▶ [JOB]:
Copy every line of the material below word for word.

[Start]

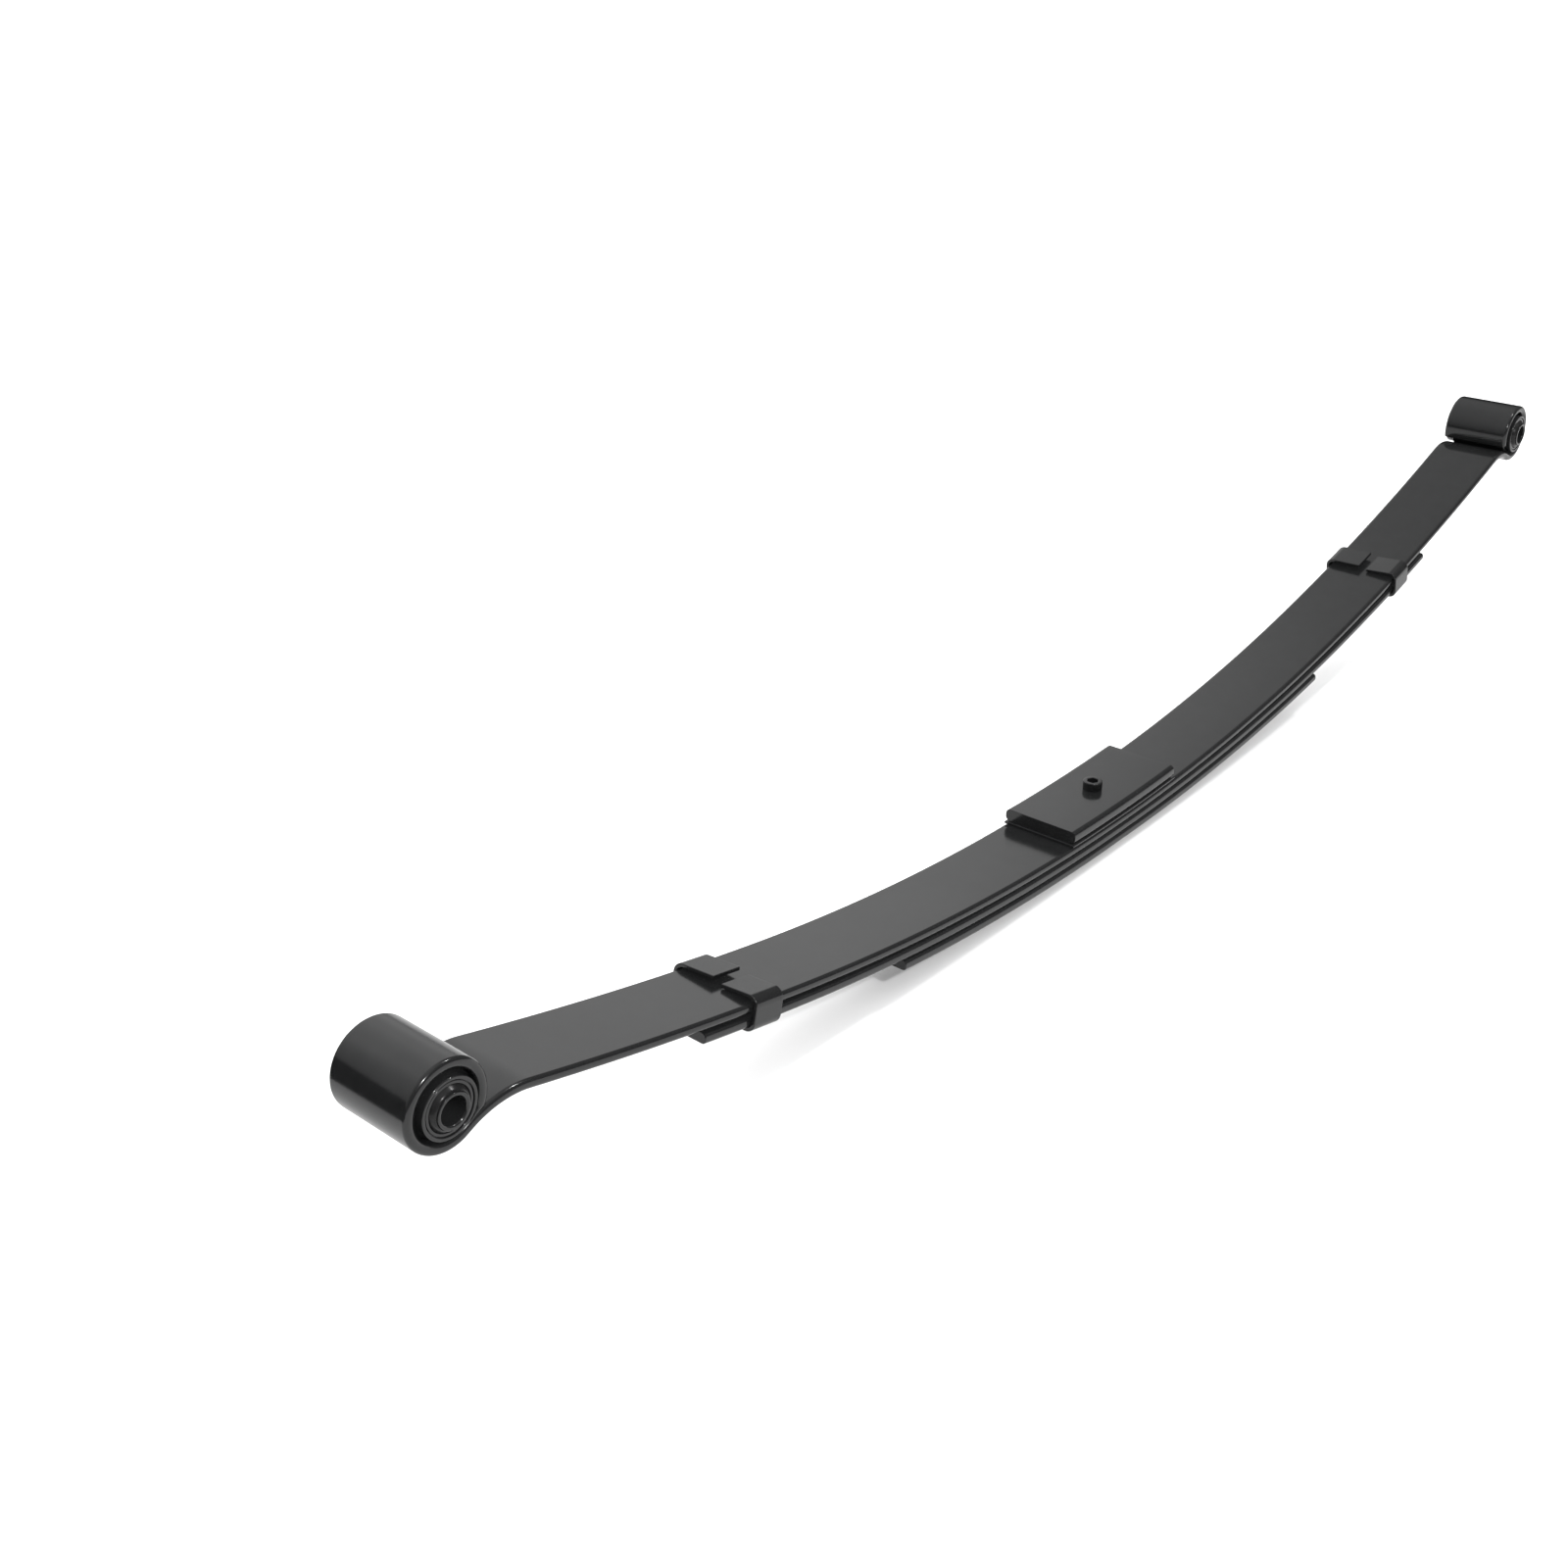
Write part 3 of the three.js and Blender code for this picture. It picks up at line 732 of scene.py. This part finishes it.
def studio_world():
    """Walls all round: white behind the spring and brightest in the corner to its left, grey on
    the left, and dark on the right and behind the camera."""
    world = bpy.data.worlds.new("studio")
    world.use_nodes = True
    tree = world.node_tree
    nodes, links = tree.nodes, tree.links
    direction = nodes.new("ShaderNodeTexCoord")

    def part_along(*axis):
        node = nodes.new("ShaderNodeVectorMath")
        node.operation = "DOT_PRODUCT"
        node.inputs[1].default_value = axis
        links.new(direction.outputs["Generated"], node.inputs[0])
        return node.outputs["Value"]

    height = part_along(0, 0, 1)
    turn = nodes.new("ShaderNodeMath")
    turn.operation = "ARCTAN2"
    links.new(part_along(math.cos(CAMERA_TURN), -math.sin(CAMERA_TURN), 0), turn.inputs[0])
    links.new(part_along(math.sin(CAMERA_TURN), math.cos(CAMERA_TURN), 0), turn.inputs[1])

    def wall(name):
        node = nodes.new("ShaderNodeValToRGB")
        stops = WALLS[name]
        ramp = node.color_ramp
        while len(ramp.elements) < len(stops):
            ramp.elements.new(0.5)
        for element, (position, level) in zip(ramp.elements, stops):
            element.position = position
            element.color = (level, level, level, 1)
        links.new(height, node.inputs["Fac"])
        return node.outputs["Color"]

    def mixed(factor, a, b):
        node = nodes.new("ShaderNodeMix")
        node.data_type = "RGBA"
        links.new(factor, node.inputs["Factor"])
        links.new(a, node.inputs["A"])
        links.new(b, node.inputs["B"])
        return node.outputs["Result"]

    def past(start, end):
        """0 to 1 as the turn from the view, in degrees to the right, goes from start to end."""
        node = nodes.new("ShaderNodeMapRange")
        node.interpolation_type = "SMOOTHSTEP"
        node.inputs["From Min"].default_value = math.radians(start)
        node.inputs["From Max"].default_value = math.radians(end)
        links.new(turn.outputs["Value"], node.inputs["Value"])
        return node.outputs["Result"]

    walls = mixed(past(-150, -120), wall("right"), wall("left"))
    walls = mixed(past(-88, -62), walls, wall("corner"))
    walls = mixed(past(-18, 0), walls, wall("behind"))
    walls = mixed(past(8, 20), walls, wall("right"))

    # The camera sees plain white past the floor's edge.
    white = nodes.new("ShaderNodeRGB")
    white.outputs["Color"].default_value = (1, 1, 1, 1)
    path = nodes.new("ShaderNodeLightPath")
    seen = mixed(path.outputs["Is Camera Ray"], walls, white.outputs["Color"])
    links.new(seen, nodes["Background"].inputs["Color"])
    bpy.context.scene.world = world


def camera():
    data = bpy.data.cameras.new("camera")
    data.sensor_width = 36
    data.lens = 42.07
    data.shift_x = 0.0005
    data.shift_y = 0.0055
    data.clip_start, data.clip_end = 0.01, 100
    obj = bpy.data.objects.new("camera", data)
    turn = Matrix.Rotation(-CAMERA_TURN, 4, "Z") @ Matrix.Rotation(math.pi / 2 - CAMERA_TILT, 4, "X")
    turn = turn @ Matrix.Rotation(CAMERA_ROLL, 4, "Z")
    back = turn.to_3x3() @ Vector((0, 0, 1))
    obj.matrix_world = Matrix.Translation(CAMERA_AIM + back * CAMERA_DISTANCE) @ turn
    bpy.context.scene.collection.objects.link(obj)
    bpy.context.scene.camera = obj


floor()
black_card("left_card", (-1.15, -0.25), (-0.45, 0.62), 0.19)
black_card("right_card", (0.84, 0.24), (0.88, -0.02), 0.3)
studio_world()
camera()
spot_lamp("left_lamp", (-1.0, -1.56, 1.58), 0.14, 22)
spot_lamp("right_lamp", (0.7, -0.5, 1.6), 0.12, 7)
ceiling_light()
bpy.context.scene.view_settings.view_transform = "Standard"
bpy.context.scene.view_settings.look = "None"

[End]

▶ [RESPONSE FOR THIS EXERCISE]:
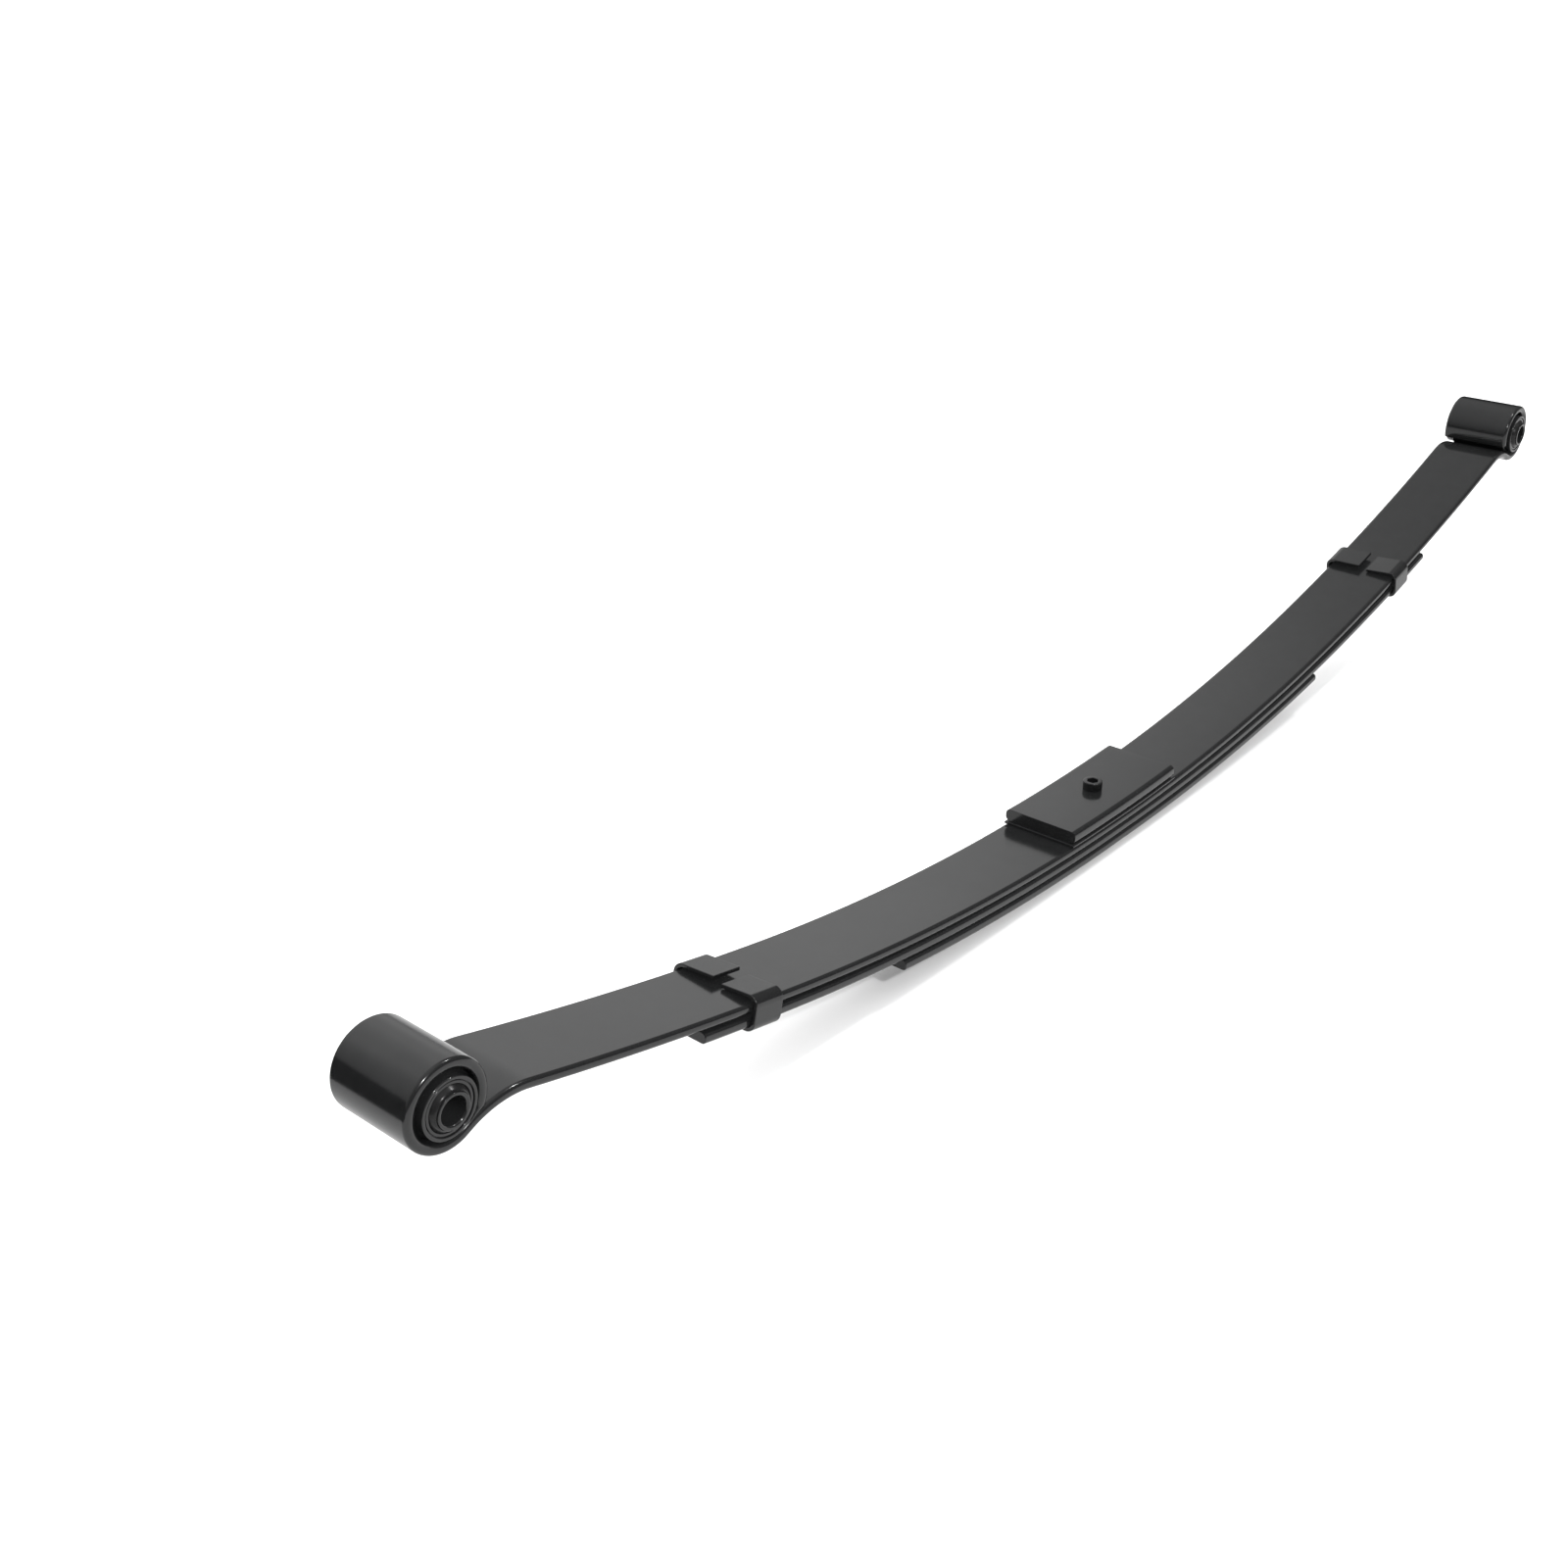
Write part 3 of the three.js and Blender code for this picture. It picks up at line 732 of scene.py. This part finishes it.
def studio_world():
    """Walls all round: white behind the spring and brightest in the corner to its left, grey on
    the left, and dark on the right and behind the camera."""
    world = bpy.data.worlds.new("studio")
    world.use_nodes = True
    tree = world.node_tree
    nodes, links = tree.nodes, tree.links
    direction = nodes.new("ShaderNodeTexCoord")

    def part_along(*axis):
        node = nodes.new("ShaderNodeVectorMath")
        node.operation = "DOT_PRODUCT"
        node.inputs[1].default_value = axis
        links.new(direction.outputs["Generated"], node.inputs[0])
        return node.outputs["Value"]

    height = part_along(0, 0, 1)
    turn = nodes.new("ShaderNodeMath")
    turn.operation = "ARCTAN2"
    links.new(part_along(math.cos(CAMERA_TURN), -math.sin(CAMERA_TURN), 0), turn.inputs[0])
    links.new(part_along(math.sin(CAMERA_TURN), math.cos(CAMERA_TURN), 0), turn.inputs[1])

    def wall(name):
        node = nodes.new("ShaderNodeValToRGB")
        stops = WALLS[name]
        ramp = node.color_ramp
        while len(ramp.elements) < len(stops):
            ramp.elements.new(0.5)
        for element, (position, level) in zip(ramp.elements, stops):
            element.position = position
            element.color = (level, level, level, 1)
        links.new(height, node.inputs["Fac"])
        return node.outputs["Color"]

    def mixed(factor, a, b):
        node = nodes.new("ShaderNodeMix")
        node.data_type = "RGBA"
        links.new(factor, node.inputs["Factor"])
        links.new(a, node.inputs["A"])
        links.new(b, node.inputs["B"])
        return node.outputs["Result"]

    def past(start, end):
        """0 to 1 as the turn from the view, in degrees to the right, goes from start to end."""
        node = nodes.new("ShaderNodeMapRange")
        node.interpolation_type = "SMOOTHSTEP"
        node.inputs["From Min"].default_value = math.radians(start)
        node.inputs["From Max"].default_value = math.radians(end)
        links.new(turn.outputs["Value"], node.inputs["Value"])
        return node.outputs["Result"]

    walls = mixed(past(-150, -120), wall("right"), wall("left"))
    walls = mixed(past(-88, -62), walls, wall("corner"))
    walls = mixed(past(-18, 0), walls, wall("behind"))
    walls = mixed(past(8, 20), walls, wall("right"))

    # The camera sees plain white past the floor's edge.
    white = nodes.new("ShaderNodeRGB")
    white.outputs["Color"].default_value = (1, 1, 1, 1)
    path = nodes.new("ShaderNodeLightPath")
    seen = mixed(path.outputs["Is Camera Ray"], walls, white.outputs["Color"])
    links.new(seen, nodes["Background"].inputs["Color"])
    bpy.context.scene.world = world


def camera():
    data = bpy.data.cameras.new("camera")
    data.sensor_width = 36
    data.lens = 42.07
    data.shift_x = 0.0005
    data.shift_y = 0.0055
    data.clip_start, data.clip_end = 0.01, 100
    obj = bpy.data.objects.new("camera", data)
    turn = Matrix.Rotation(-CAMERA_TURN, 4, "Z") @ Matrix.Rotation(math.pi / 2 - CAMERA_TILT, 4, "X")
    turn = turn @ Matrix.Rotation(CAMERA_ROLL, 4, "Z")
    back = turn.to_3x3() @ Vector((0, 0, 1))
    obj.matrix_world = Matrix.Translation(CAMERA_AIM + back * CAMERA_DISTANCE) @ turn
    bpy.context.scene.collection.objects.link(obj)
    bpy.context.scene.camera = obj


floor()
black_card("left_card", (-1.15, -0.25), (-0.45, 0.62), 0.19)
black_card("right_card", (0.84, 0.24), (0.88, -0.02), 0.3)
studio_world()
camera()
spot_lamp("left_lamp", (-1.0, -1.56, 1.58), 0.14, 22)
spot_lamp("right_lamp", (0.7, -0.5, 1.6), 0.12, 7)
ceiling_light()
bpy.context.scene.view_settings.view_transform = "Standard"
bpy.context.scene.view_settings.look = "None"